Supplied information.

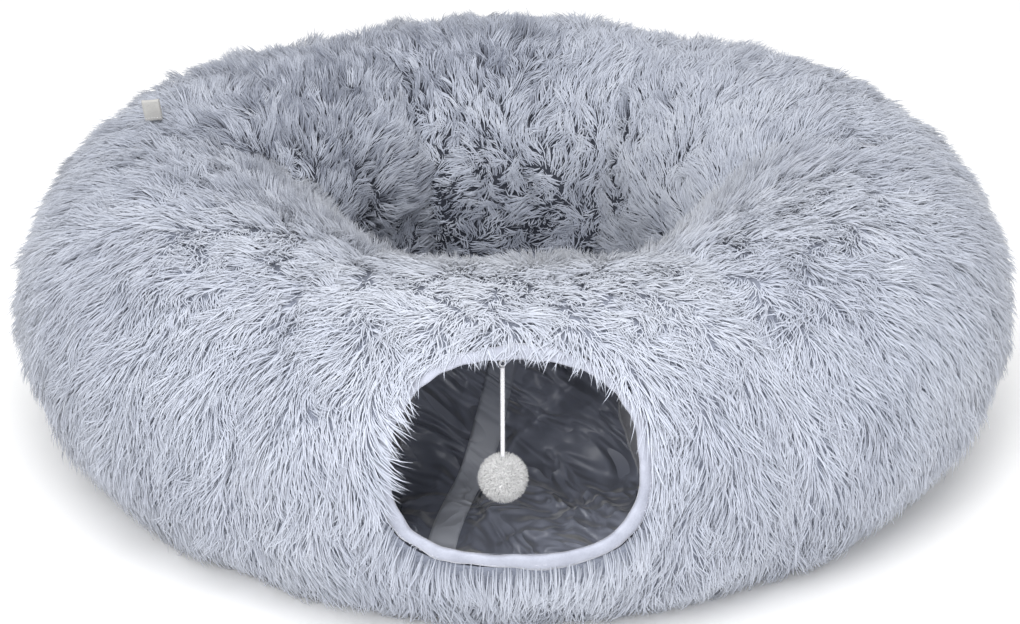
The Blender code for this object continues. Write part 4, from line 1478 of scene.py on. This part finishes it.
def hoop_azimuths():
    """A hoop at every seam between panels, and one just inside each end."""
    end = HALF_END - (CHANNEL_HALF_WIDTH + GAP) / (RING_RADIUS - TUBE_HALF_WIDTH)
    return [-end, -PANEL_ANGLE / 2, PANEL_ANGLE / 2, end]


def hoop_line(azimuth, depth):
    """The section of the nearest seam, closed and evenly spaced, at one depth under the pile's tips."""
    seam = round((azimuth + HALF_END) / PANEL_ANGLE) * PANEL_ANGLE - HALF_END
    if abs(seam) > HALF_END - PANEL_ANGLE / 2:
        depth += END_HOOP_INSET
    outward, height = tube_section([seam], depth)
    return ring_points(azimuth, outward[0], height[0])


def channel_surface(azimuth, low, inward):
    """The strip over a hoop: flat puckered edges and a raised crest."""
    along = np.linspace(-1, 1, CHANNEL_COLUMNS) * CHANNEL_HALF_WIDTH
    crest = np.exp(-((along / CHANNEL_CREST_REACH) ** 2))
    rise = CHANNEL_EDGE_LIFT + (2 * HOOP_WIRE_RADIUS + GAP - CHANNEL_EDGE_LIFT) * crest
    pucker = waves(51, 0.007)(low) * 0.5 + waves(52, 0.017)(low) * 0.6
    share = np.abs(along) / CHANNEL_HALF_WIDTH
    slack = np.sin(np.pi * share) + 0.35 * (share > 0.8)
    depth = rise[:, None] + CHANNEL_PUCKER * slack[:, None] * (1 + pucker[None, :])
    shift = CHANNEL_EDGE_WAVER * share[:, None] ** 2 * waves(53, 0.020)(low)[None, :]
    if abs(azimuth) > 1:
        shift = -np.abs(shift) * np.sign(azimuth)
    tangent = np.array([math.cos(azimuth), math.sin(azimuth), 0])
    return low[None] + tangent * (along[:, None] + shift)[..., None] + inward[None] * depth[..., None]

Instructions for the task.
Write out, exactly and with nothing else, the lines of the listing above from its first line through the line with "return [-end, -PANEL_ANGLE".

Solution to the exercise.
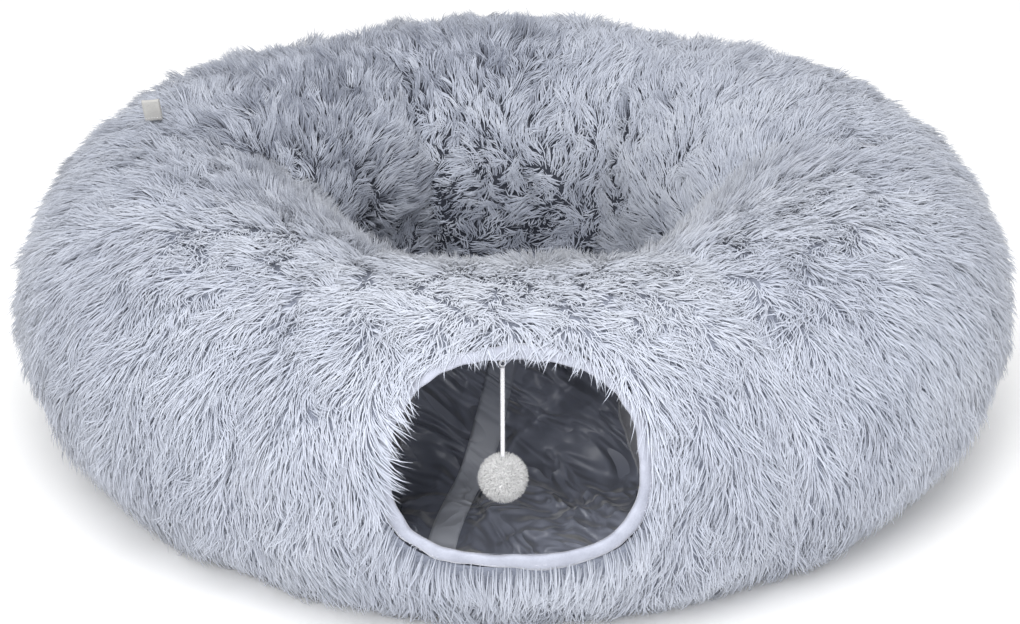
The Blender code for this object continues. Write part 4, from line 1478 of scene.py on. This part finishes it.
def hoop_azimuths():
    """A hoop at every seam between panels, and one just inside each end."""
    end = HALF_END - (CHANNEL_HALF_WIDTH + GAP) / (RING_RADIUS - TUBE_HALF_WIDTH)
    return [-end, -PANEL_ANGLE / 2, PANEL_ANGLE / 2, end]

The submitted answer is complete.